:: Your goal ::
Using the material below, print the line that contains "checks and export", the line that contains "bpy.context.scene.collection.objects.link(empty)", and every line in between, exactly and nothing else.

:: Given information ::
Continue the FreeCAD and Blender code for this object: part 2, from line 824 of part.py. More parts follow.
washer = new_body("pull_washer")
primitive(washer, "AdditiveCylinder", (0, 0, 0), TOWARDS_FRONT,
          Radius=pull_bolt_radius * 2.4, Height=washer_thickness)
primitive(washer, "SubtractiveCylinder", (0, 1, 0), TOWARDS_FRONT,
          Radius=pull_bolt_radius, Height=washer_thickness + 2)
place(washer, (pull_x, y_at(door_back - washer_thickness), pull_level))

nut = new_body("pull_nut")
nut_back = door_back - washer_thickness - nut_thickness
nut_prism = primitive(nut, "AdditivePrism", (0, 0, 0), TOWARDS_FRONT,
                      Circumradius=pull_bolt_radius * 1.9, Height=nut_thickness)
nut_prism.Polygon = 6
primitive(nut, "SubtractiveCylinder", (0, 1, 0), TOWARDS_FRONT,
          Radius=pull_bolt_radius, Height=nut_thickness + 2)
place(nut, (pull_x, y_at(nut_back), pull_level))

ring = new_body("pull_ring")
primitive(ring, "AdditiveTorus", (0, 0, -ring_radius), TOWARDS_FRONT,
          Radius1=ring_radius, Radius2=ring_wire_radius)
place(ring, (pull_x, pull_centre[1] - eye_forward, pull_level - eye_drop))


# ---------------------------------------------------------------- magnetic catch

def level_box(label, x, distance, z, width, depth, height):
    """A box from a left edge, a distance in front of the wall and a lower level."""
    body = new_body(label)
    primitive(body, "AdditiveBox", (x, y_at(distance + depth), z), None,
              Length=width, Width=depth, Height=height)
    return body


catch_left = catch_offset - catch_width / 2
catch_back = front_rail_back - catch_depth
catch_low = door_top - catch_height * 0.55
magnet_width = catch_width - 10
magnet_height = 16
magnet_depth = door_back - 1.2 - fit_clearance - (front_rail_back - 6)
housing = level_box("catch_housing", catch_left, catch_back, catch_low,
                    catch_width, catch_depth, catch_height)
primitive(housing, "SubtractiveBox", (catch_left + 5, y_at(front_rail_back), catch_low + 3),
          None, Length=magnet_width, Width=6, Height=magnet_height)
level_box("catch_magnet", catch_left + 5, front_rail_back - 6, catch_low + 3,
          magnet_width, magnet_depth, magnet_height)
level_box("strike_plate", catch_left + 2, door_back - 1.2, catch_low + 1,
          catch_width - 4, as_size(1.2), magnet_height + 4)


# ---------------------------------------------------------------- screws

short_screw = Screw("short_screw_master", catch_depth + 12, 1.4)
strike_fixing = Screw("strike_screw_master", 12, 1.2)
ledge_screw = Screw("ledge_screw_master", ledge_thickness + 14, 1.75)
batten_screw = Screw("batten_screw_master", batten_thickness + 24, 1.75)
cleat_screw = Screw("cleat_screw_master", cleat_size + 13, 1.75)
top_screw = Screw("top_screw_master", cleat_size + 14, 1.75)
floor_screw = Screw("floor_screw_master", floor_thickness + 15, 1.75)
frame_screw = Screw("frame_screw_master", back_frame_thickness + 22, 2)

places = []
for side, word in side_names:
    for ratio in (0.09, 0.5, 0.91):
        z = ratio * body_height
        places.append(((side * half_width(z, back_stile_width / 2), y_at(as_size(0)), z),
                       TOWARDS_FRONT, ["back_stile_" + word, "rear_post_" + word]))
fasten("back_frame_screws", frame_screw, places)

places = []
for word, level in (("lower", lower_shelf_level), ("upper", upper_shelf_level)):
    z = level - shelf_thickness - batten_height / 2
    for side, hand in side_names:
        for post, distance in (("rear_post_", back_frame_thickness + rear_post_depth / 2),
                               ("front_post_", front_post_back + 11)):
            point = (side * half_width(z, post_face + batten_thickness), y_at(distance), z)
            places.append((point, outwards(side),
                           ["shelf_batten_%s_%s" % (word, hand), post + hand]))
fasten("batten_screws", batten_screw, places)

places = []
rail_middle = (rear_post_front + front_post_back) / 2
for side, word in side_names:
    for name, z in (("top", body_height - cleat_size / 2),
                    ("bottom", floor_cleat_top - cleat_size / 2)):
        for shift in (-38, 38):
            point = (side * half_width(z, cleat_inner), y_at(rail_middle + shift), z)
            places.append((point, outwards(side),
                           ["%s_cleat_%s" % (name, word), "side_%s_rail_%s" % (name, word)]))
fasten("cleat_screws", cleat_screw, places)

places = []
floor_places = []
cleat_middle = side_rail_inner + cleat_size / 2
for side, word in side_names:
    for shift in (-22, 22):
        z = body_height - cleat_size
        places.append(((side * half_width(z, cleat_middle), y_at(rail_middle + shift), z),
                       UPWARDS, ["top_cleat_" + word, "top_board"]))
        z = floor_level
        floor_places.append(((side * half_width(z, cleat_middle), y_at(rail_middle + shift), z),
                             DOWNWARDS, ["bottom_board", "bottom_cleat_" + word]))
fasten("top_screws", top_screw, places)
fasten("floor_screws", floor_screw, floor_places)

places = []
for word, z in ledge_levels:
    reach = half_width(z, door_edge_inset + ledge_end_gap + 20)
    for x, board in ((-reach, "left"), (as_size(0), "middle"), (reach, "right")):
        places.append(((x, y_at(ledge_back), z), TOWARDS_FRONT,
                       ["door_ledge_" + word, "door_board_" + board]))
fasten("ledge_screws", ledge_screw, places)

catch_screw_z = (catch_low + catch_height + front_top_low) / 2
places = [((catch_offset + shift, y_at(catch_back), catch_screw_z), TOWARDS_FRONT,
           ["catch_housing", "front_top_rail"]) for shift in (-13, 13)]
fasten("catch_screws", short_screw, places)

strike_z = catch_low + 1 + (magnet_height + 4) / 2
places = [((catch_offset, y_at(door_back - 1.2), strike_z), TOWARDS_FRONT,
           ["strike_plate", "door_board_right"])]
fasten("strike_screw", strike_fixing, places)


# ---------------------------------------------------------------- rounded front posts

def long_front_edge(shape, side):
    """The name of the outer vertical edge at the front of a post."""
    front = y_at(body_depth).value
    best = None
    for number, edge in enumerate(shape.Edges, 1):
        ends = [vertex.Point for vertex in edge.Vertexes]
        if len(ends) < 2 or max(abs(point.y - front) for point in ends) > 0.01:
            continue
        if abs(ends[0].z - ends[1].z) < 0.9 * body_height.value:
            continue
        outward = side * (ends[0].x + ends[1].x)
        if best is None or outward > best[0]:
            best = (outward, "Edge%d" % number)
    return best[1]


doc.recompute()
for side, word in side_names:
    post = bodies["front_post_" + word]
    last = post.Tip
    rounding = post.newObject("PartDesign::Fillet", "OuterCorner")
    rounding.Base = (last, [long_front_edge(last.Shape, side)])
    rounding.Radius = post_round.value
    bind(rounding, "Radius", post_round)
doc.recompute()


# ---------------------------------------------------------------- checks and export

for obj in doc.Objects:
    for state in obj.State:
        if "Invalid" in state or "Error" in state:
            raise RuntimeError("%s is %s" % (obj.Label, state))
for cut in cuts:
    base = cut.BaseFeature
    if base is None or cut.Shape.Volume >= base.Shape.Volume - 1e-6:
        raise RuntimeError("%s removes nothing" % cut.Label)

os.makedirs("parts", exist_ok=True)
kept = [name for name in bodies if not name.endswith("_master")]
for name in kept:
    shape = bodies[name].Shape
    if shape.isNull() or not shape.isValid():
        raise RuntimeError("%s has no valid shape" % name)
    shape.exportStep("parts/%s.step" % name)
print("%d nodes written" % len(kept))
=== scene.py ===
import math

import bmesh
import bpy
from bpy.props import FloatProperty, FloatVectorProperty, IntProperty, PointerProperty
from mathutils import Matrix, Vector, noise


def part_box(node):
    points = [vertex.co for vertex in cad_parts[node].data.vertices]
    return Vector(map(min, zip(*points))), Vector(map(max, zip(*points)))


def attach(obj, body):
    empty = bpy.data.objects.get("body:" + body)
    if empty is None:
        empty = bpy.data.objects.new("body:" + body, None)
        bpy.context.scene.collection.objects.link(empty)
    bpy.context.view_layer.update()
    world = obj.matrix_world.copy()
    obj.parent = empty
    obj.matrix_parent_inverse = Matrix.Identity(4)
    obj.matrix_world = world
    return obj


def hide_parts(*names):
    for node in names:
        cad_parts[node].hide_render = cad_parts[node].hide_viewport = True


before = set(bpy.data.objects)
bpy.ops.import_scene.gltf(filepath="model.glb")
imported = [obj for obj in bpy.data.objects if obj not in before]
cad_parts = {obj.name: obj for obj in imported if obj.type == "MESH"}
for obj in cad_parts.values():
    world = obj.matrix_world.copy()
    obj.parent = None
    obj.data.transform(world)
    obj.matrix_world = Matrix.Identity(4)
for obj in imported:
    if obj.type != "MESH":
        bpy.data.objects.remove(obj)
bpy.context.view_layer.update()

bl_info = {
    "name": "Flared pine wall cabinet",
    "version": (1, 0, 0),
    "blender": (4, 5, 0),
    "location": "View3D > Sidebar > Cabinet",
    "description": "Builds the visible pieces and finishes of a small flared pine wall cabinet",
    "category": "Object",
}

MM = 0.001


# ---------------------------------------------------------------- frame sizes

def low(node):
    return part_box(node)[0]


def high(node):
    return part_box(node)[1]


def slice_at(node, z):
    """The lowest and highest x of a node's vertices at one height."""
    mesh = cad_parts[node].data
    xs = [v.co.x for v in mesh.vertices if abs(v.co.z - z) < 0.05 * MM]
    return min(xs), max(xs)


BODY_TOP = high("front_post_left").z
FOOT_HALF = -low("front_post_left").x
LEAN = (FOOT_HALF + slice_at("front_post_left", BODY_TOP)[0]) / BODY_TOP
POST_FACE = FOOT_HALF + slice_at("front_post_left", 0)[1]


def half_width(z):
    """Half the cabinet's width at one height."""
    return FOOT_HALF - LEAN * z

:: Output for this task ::
# ---------------------------------------------------------------- checks and export

for obj in doc.Objects:
    for state in obj.State:
        if "Invalid" in state or "Error" in state:
            raise RuntimeError("%s is %s" % (obj.Label, state))
for cut in cuts:
    base = cut.BaseFeature
    if base is None or cut.Shape.Volume >= base.Shape.Volume - 1e-6:
        raise RuntimeError("%s removes nothing" % cut.Label)

os.makedirs("parts", exist_ok=True)
kept = [name for name in bodies if not name.endswith("_master")]
for name in kept:
    shape = bodies[name].Shape
    if shape.isNull() or not shape.isValid():
        raise RuntimeError("%s has no valid shape" % name)
    shape.exportStep("parts/%s.step" % name)
print("%d nodes written" % len(kept))
=== scene.py ===
import math

import bmesh
import bpy
from bpy.props import FloatProperty, FloatVectorProperty, IntProperty, PointerProperty
from mathutils import Matrix, Vector, noise


def part_box(node):
    points = [vertex.co for vertex in cad_parts[node].data.vertices]
    return Vector(map(min, zip(*points))), Vector(map(max, zip(*points)))


def attach(obj, body):
    empty = bpy.data.objects.get("body:" + body)
    if empty is None:
        empty = bpy.data.objects.new("body:" + body, None)
        bpy.context.scene.collection.objects.link(empty)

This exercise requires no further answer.